## RECORDED DATA

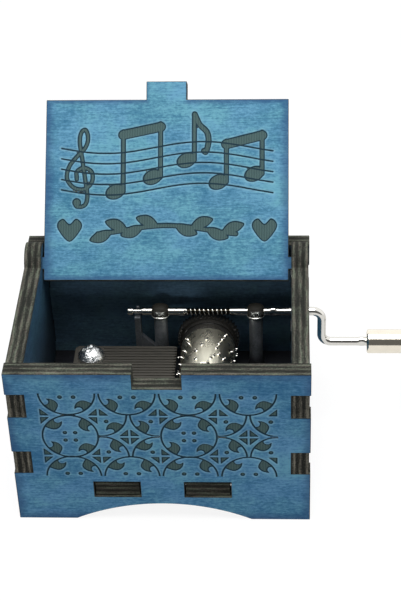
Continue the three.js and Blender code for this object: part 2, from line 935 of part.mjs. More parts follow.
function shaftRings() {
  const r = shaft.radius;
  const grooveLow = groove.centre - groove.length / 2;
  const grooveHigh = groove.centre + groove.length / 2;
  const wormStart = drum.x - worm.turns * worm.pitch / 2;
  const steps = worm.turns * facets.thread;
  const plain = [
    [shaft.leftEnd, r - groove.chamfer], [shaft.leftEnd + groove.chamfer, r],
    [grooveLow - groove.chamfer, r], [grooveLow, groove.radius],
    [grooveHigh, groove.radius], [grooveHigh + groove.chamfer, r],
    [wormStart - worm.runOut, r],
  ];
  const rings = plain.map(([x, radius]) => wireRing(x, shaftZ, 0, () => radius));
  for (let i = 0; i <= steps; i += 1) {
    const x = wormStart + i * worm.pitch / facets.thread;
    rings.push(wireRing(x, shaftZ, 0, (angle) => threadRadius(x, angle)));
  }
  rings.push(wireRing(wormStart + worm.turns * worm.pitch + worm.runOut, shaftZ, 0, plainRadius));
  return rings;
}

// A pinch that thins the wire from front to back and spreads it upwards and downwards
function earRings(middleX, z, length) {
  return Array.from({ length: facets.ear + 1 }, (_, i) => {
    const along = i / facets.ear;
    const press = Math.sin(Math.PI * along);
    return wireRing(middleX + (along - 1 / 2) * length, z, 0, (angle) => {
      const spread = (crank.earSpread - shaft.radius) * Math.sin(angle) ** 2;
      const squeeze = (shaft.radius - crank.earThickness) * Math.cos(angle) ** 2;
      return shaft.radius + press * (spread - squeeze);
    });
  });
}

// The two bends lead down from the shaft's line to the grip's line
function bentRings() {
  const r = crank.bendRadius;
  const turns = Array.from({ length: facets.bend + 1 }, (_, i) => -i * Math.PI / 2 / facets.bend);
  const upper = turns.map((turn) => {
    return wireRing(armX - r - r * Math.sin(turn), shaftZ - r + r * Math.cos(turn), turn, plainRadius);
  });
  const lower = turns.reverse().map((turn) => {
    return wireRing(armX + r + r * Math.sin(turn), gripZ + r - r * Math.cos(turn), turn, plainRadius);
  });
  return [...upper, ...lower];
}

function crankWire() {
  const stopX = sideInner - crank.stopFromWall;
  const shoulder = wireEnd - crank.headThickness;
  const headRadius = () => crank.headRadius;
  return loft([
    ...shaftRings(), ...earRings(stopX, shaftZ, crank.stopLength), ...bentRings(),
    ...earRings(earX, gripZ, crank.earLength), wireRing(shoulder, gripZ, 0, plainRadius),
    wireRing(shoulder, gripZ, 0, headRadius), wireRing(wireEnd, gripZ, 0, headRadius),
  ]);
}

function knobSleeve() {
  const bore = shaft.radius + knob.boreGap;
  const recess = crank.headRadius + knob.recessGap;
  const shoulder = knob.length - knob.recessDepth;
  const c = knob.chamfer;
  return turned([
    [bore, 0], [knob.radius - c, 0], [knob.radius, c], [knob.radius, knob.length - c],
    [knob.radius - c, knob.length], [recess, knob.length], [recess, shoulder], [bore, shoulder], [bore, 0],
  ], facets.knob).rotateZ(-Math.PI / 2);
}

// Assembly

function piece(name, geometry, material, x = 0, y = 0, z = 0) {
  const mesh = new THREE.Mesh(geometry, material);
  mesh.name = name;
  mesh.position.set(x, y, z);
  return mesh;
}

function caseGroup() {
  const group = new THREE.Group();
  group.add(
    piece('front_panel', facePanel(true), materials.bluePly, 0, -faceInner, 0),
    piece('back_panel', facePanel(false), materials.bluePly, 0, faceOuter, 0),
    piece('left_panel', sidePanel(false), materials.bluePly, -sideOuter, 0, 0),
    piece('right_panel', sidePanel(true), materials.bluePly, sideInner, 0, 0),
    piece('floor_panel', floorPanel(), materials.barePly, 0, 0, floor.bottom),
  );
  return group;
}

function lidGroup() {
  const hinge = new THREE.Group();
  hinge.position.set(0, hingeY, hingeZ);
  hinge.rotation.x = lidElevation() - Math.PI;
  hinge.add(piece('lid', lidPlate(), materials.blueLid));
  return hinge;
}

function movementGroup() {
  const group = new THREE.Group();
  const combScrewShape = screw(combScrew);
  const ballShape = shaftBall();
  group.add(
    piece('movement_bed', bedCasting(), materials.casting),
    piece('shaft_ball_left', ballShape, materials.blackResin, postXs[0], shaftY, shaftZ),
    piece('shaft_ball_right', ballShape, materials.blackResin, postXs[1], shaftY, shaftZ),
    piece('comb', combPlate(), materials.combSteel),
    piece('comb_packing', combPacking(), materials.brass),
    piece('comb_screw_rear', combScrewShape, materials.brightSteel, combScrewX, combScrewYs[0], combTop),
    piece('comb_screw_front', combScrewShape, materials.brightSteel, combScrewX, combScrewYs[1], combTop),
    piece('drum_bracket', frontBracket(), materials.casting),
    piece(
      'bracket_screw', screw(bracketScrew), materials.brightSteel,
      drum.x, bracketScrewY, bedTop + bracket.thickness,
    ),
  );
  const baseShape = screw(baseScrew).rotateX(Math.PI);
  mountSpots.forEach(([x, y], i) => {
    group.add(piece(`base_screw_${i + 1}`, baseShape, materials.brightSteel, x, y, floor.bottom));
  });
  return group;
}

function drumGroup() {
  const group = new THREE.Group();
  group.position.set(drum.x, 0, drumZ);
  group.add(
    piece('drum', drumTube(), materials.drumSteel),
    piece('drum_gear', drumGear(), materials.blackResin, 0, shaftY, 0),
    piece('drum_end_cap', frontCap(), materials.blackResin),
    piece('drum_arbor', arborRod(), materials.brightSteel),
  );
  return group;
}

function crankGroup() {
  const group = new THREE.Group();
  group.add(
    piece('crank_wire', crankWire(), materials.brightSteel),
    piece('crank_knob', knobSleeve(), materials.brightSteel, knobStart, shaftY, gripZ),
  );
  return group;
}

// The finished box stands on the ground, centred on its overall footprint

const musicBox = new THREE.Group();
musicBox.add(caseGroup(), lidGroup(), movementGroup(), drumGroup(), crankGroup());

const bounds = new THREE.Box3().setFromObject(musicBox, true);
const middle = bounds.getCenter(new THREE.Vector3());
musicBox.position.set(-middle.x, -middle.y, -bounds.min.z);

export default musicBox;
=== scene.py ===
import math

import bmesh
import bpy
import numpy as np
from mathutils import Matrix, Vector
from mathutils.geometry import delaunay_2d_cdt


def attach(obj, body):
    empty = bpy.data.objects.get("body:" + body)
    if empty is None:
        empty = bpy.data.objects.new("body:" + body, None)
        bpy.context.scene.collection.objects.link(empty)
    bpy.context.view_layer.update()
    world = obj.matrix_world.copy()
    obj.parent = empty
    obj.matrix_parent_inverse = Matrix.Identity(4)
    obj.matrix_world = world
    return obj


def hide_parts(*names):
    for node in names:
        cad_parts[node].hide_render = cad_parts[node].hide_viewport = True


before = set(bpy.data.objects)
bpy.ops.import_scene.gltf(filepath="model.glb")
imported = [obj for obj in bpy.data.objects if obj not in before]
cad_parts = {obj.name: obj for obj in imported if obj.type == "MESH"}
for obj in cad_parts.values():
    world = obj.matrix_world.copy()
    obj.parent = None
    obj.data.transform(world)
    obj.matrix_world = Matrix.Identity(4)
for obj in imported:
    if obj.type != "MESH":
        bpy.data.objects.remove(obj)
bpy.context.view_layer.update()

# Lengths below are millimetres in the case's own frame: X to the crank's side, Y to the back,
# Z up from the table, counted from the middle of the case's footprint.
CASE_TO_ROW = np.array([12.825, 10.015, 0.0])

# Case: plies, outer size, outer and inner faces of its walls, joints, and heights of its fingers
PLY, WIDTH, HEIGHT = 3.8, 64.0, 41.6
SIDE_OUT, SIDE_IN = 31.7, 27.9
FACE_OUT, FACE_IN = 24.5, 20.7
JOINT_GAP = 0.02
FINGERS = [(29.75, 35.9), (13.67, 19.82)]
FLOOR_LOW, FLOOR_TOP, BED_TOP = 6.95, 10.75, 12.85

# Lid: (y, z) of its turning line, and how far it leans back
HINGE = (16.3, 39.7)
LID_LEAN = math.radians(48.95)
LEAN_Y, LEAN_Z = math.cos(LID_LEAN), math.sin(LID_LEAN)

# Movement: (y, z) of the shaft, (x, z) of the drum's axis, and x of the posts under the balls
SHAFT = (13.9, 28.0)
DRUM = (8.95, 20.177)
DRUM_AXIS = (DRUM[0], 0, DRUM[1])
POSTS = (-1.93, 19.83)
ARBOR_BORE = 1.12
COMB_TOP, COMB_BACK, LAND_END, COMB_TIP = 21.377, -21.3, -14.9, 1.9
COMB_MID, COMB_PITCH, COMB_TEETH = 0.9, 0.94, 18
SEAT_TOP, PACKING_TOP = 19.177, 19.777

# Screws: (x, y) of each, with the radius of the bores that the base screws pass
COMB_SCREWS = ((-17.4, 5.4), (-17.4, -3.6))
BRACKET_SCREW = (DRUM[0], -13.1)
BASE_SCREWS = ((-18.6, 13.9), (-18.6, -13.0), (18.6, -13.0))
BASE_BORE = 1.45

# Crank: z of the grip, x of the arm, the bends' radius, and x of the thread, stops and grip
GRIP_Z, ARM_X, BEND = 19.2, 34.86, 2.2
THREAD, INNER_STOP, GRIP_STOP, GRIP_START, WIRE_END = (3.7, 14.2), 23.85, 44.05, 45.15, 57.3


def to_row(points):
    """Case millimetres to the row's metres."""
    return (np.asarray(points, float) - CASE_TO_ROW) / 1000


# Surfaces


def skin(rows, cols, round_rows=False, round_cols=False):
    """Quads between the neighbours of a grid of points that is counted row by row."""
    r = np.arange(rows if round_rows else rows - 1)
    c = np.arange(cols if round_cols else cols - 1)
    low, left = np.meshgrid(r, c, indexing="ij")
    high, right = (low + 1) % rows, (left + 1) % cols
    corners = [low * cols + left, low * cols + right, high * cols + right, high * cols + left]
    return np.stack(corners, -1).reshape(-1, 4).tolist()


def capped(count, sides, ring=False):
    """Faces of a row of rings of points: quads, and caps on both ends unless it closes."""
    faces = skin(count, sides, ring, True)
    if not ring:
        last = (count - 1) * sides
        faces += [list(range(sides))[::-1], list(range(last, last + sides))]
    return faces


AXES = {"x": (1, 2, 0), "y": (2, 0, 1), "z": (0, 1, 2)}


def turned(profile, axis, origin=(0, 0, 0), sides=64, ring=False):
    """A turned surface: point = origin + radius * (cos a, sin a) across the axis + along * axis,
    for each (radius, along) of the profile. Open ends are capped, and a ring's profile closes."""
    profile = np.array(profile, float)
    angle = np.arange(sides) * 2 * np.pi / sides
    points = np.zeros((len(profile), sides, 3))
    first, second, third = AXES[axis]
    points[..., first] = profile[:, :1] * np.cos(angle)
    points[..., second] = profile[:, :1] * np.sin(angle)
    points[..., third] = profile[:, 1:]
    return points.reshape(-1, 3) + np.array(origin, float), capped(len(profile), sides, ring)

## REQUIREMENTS
Begin with the line containing "its overall footprint", end with the line containing "bpy.context.scene.collection.objects.link(empty)", and transcribe exactly every line in that span, with nothing added.

## THE REPLY
// The finished box stands on the ground, centred on its overall footprint

const musicBox = new THREE.Group();
musicBox.add(caseGroup(), lidGroup(), movementGroup(), drumGroup(), crankGroup());

const bounds = new THREE.Box3().setFromObject(musicBox, true);
const middle = bounds.getCenter(new THREE.Vector3());
musicBox.position.set(-middle.x, -middle.y, -bounds.min.z);

export default musicBox;
=== scene.py ===
import math

import bmesh
import bpy
import numpy as np
from mathutils import Matrix, Vector
from mathutils.geometry import delaunay_2d_cdt


def attach(obj, body):
    empty = bpy.data.objects.get("body:" + body)
    if empty is None:
        empty = bpy.data.objects.new("body:" + body, None)
        bpy.context.scene.collection.objects.link(empty)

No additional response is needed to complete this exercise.